Incubator

The incubator contains papers in the review phase prior to acceptance of the journal.

Anyone can access the article and the Git repository containing the reproducible workflow and provide feedback.
Please see the guidelines for reviewers for details on the process.

Articles in the Incubator

The following articles are currently in the incubator:

Classifying Temporal Characteristics of Job I/O Using Machine Learning Techniques

Eugen Betke, Julian Kunkel
Keywords
  • IO fingerprinting
  • performance analysis
  • monitoring
Date: 2020-07-10
Version: 0.8
PDF Draft LaTeX Workflow

Every day, supercomputers execute 1000s of jobs with different characteristics. Data centers monitor the behavior of jobs to support the users and improve the infrastructure, for instance, by optimizing jobs or by determining guidelines for the next procurement. The classification of jobs into groups that express similar run-time behavior aids this analysis as it reduces the number of representative jobs to look into. This work utilizes machine learning techniques to cluster and classify parallel jobs based on the similarity in their temporal I/O behavior. Our contribution is the qualitative and quantitative evaluation of different I/O characterizations and similarity measurements and the development of a suitable clustering algorithm.

In the evaluation, we explore I/O characteristics from monitoring data of one million parallel jobs and cluster them into groups of similar jobs. Therefore, the time series of various IO statistics is converted into features using different similarity metrics that customize the classification.

When using general-purpose clustering techniques, suboptimal results are obtained. Additionally, we extract phases of IO activity from jobs. Finally, we simplify the grouping algorithm in favor of performance. We discuss the impact of these changes on the clustering quality.

Characterizing I/O Optimization Effect Through Holistic Log Data Analysis of Parallel File Systems and Interconnects

Yuichi Tsujita, Yoshitaka Furutani, Hajime Hida, Keiji Yamamoto, Atsuya Uno
Keywords
  • holistic log data analysis
  • K computer
  • FEFS
  • Tofu
  • MPI-IO
Date: 2020-04-01
Version: 0.5
Draft

Performance of HPC systems is increasing with a rapid growth in the number of compute nodes and CPU cores. Meanwhile I/O performance is one of the bottlenecks in optimizing file I/O in HPC systems. Recent HPC systems utilize parallel file systems such as GPFS and Lustre to cope with a huge demand of data-intensive applications. Although most of the HPC systems provide performance tuning tools on compute nodes, there is not enough chance to tune I/O activities on parallel file systems including high speed interconnects among compute nodes and file systems.

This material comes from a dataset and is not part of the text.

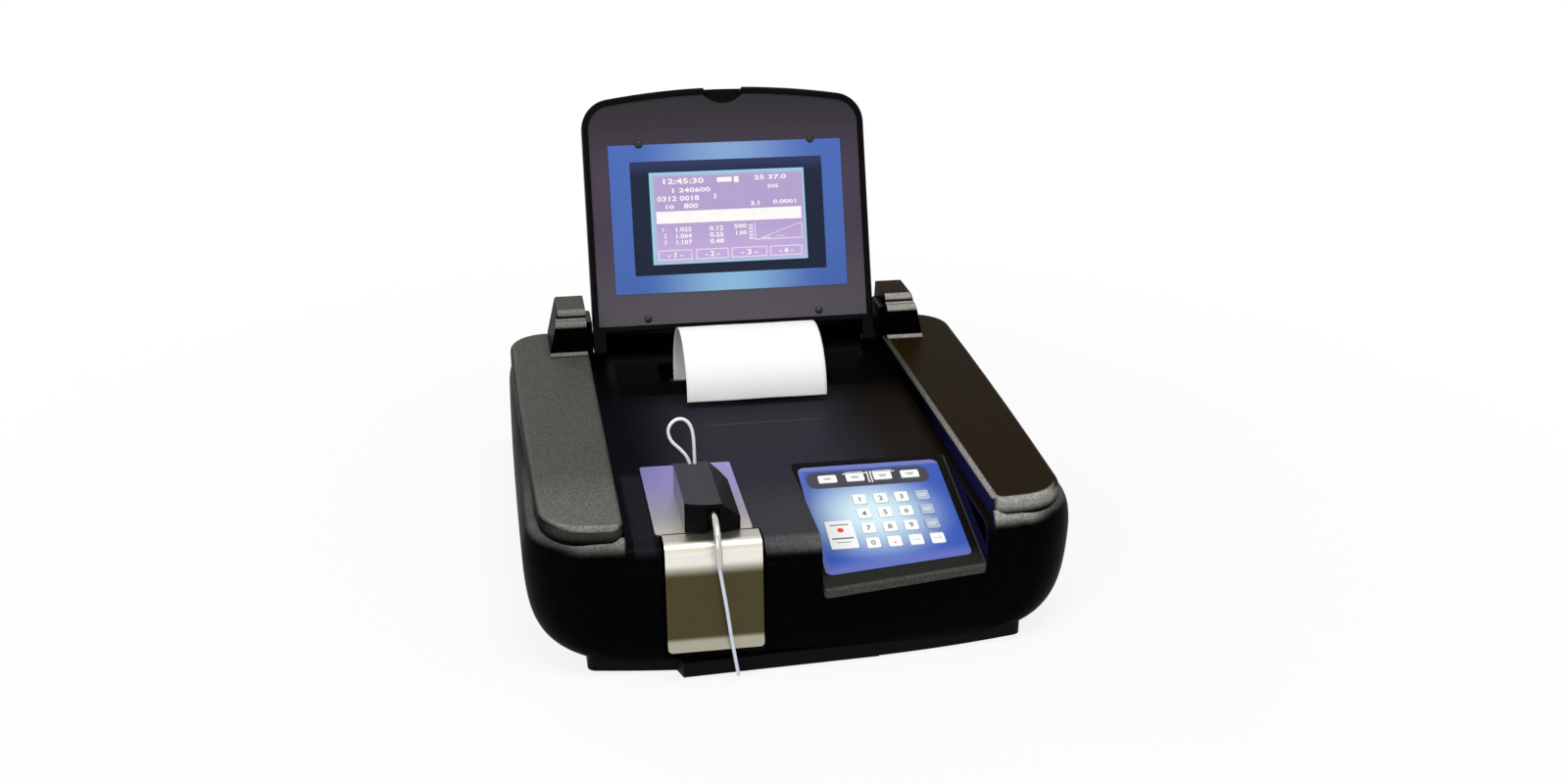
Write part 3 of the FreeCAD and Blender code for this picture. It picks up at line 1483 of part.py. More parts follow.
def main_board():
    """Main board with its chips and the two sockets that show through the rear panel."""
    z = (main_board_z, main_board_z + board_thickness)
    board = box(main_board_x, main_board_y, z)
    pieces = [board]
    wide = main_board_x[1] - main_board_x[0]
    deep = main_board_y[1] - main_board_y[0]
    for left, front, w, d in chip_shares:
        x = main_board_x[0] + wide * left
        y = main_board_y[0] + deep * front
        pieces.append(box((x, x + wide * w), (y, y + deep * d), (z[0], z[1] + chip_height)))
    back = (rear_panel_y + rear_sheet / 2 - socket_depth, rear_panel_y + rear_sheet / 2)
    pieces.append(box(data_socket_x, back, (z[1], data_socket_top_z)))
    pieces.append(box(power_socket_x, back, (z[1], power_socket_top_z)))
    board = joined(pieces)
    bore = rod_y(middle_of(power_socket_x), (back[1] - power_bore_depth, back[1] + overrun),
                 middle_of((z[1], power_socket_top_z)), power_bore_r)
    return board.cut(bore)


def save(name, shape):
    shape.translate(V(0, origin_shift_y, 0))
    shape.exportStep("parts/%s.step" % name)
    b = shape.optimalBoundingBox(False)
    state = "ok" if shape.isValid() and shape.Volume > 0 else "BAD"
    print("%-20s %3d solids %10.1f mm3  %s" % (name, len(shape.Solids), shape.Volume, state),
          [round(v, 1) for v in (b.XMin, b.XMax, b.YMin, b.YMax, b.ZMin, b.ZMax)])


makers = (upper_housing, base_pan, rubber_feet, base_screws, rear_panel, hinge_pins, keypad_tray,
          keypad_overlay, keypad_board, flow_cell_plate, trigger_switch, trigger_spring,
          printer_mechanism, printer_motor, printer_cover, optics_block, lamp, detector_board,
          filter_motor, pump_housing, main_board, waste_fitting, lid_shell, lid_bezel, display_overlay,
          display_module, bezel_screws, paper_roll, paper_strip, platen_roller, motor_pinion,
          filter_wheel, pump_rotor, trigger_plate, flow_cell_block, sipper_sleeve, sipper_tube,
          loop_tube, power_rocker)

os.makedirs("parts", exist_ok=True)
for maker in makers:
    save(maker.__name__, maker())
for key_name, key_x, key_s, key_extent in key_table():
    save(key_name, key_solid(key_x, key_s, key_extent))
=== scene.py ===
"""Benchtop chemistry analyzer, dressed for its photograph.

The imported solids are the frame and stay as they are. This script adds the camera, the studio,
a finish for every solid, and the pieces that are too fine for solids: tubes, spring, paper, the
picture on the screen, the prints on the keys and the screw heads.
"""

import json
import logging
import math
from collections.abc import Sequence
from dataclasses import dataclass, field
from enum import Enum

import bmesh
import bpy
import numpy as np
from mathutils import Matrix, Vector


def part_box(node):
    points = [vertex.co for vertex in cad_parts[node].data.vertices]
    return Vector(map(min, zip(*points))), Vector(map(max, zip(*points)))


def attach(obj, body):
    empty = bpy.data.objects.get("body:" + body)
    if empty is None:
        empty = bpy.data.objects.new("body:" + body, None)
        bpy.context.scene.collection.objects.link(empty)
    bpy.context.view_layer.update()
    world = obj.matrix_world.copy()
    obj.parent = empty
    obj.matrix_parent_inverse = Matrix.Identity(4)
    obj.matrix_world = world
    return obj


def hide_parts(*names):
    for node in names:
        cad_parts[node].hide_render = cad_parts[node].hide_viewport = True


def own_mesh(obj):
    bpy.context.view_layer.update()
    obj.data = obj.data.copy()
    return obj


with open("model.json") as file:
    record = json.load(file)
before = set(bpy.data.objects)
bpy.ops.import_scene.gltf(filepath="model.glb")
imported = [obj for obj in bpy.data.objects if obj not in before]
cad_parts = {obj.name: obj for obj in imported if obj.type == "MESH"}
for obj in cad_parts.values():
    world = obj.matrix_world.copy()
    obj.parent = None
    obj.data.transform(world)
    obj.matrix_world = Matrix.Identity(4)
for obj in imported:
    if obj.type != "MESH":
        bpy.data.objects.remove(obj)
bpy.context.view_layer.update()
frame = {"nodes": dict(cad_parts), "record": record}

log = logging.getLogger("analyzer")

Colour = tuple[float, float, float]
Point = tuple[float, float, float]
Span = tuple[float, float]
Box = tuple[float, float, float, float]
Boxes = Sequence[Box] | np.ndarray
Socket = bpy.types.NodeSocket
Value = Socket | float | Colour

MM = 0.001
PHOTO_WIDTH = 1600
NOISE_SPAN = (0.3, 0.7)
MERGE = 1e-7
WHITE = (1.0, 1.0, 1.0)
AXES = {"x": (1.0, 0.0, 0.0), "y": (0.0, 1.0, 0.0), "z": (0.0, 0.0, 1.0)}
LEFT, FRONT, UP = (-1.0, 0.0, 0.0), (0.0, -1.0, 0.0), (0.0, 0.0, 1.0)


def tone(red: float, green: float, blue: float) -> Colour:
    """Linear colour of a tone given in steps of 0 to 255.

    With s = step / 255, the linear value is ((s + 0.055) / 1.055) ** 2.4, or s / 12.92 when dark.

    Args:
        red: red step.
        green: green step.
        blue: blue step.

    Returns:
        The three linear values.
    """
    steps = np.array([red, green, blue]) / 255
    linear = np.where(steps > 0.04045, ((steps + 0.055) / 1.055) ** 2.4, steps / 12.92)
    return tuple(float(value) for value in linear)


class Grain(Enum):
    """How often a grain repeats along x, y and z: seldom along its scratches."""

    SPECKLE = (1.0, 1.0, 1.0)
    BRUSHED_ACROSS = (0.03, 1.0, 1.0)
    BRUSHED_UP = (1.0, 0.03, 0.03)
    FIBRES = (1.0, 0.4, 0.4)
    LANES_ACROSS = (0.12, 1.0, 1.0)
    LANES_BACK = (1.0, 0.12, 1.0)


@dataclass(frozen=True)
class Plane:
    """A flat place on the object, with its origin in mm, for pieces that lie on it."""

    origin: Point
    lean_deg: float

    def right(self) -> np.ndarray:
        """Unit vector to the right along the plane."""
        return np.array([1.0, 0.0, 0.0])

    def up(self) -> np.ndarray:
        """Unit vector up the plane: (0, cos lean, sin lean)."""
        lean = math.radians(self.lean_deg)
        return np.array([0.0, math.cos(lean), math.sin(lean)])

    def out(self) -> np.ndarray:
        """Unit vector out of the plane: right x up."""
        return np.cross(self.right(), self.up())

    def at(self, across: np.ndarray | float, up: np.ndarray | float,
           proud: np.ndarray | float) -> np.ndarray:
        """Points origin + across right + up up + proud out, given in mm.

        Args:
            across: distances to the right.
            up: distances up the plane.
            proud: distances out of it.

        Returns:
            Points in metres, with one more axis than across.
        """
        across, up, proud = np.broadcast_arrays(across, up, proud)
        points = (np.array(self.origin) + across[..., None] * self.right()
                  + up[..., None] * self.up() + proud[..., None] * self.out())
        return points * MM

    def reading(self, point: Vector) -> Span:
        """Distances in mm across and up the plane of a point in metres."""
        offset = np.array(point) / MM - np.array(self.origin)
        return float(offset @ self.right()), float(offset @ self.up())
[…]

We propose an I/O performance optimization framework using log data of parallel file systems and interconnects in a holistic way for effective use of HPC systems including I/O nodes and parallel file systems. We demonstrate our framework at the K computer with two I/O benchmarks for the original and the enhanced MPI-IO implementations. Its I/O analysis has revealed that I/O performance increases achieved by the enhanced MPI-IO implementation is due to effective utilization of parallel file systems and interconnects among I/O nodes compared with the original one.

Investigating the Overhead of the REST Protocol to Reveal the Potential for Using Cloud Services for HPC Storage

Frank Gadban, Julian Kunkel, Thomas Ludwig
Keywords
  • HPC-Cloud-Convergence
  • RESTful APIs
  • HTTP2
  • HTTP3
Date: 2020-04-01
Version: 0.5
Draft Workflow

With the significant advances in Cloud Computing, it is inevitable to explore the usage of Cloud technology in HPC workflows. While many Cloud vendors offer to move complete HPC workloads into the Cloud, this is in fact limited by the massive demand of computing power alongside storage resources typically required by HPC applications. Eventually, the cost of storing and managing data produced by those applications often determines where workloads should run. It is widely believed that HPC hardware and software protocols like MPI yield superior performance compared to RESTful Web Services and TCP/IP and lower resource consumption such as CPU load on the client/server. With the advent of enhanced versions of HTTP – which is the most commonly used protocol for Cloud services and in particular Cloud storage – it is time to reevaluate the effective usage of cloud-based storage in HPC and their ability to cope with various types of data-intensive workloads.

In this paper, we investigate the overhead of different versions of the HTTP protocol compared to the HPC-native communication protocol MPI when storing and retrieving objects. We are particularly interested in the impact of data transfer on measurable performance metrics. Our contribution is the creation of a performance model based on hardware counters that provide an analytical representation of data transfer over different protocols. We validate this model by comparing the results obtained for REST and MPI on the two different systems, one equipped with Infiniband and one with Gigabit Ethernet. Thus, we evaluate its accuracy and show that REST can be a viable and resource-efficient solution, in particular for accessing large files.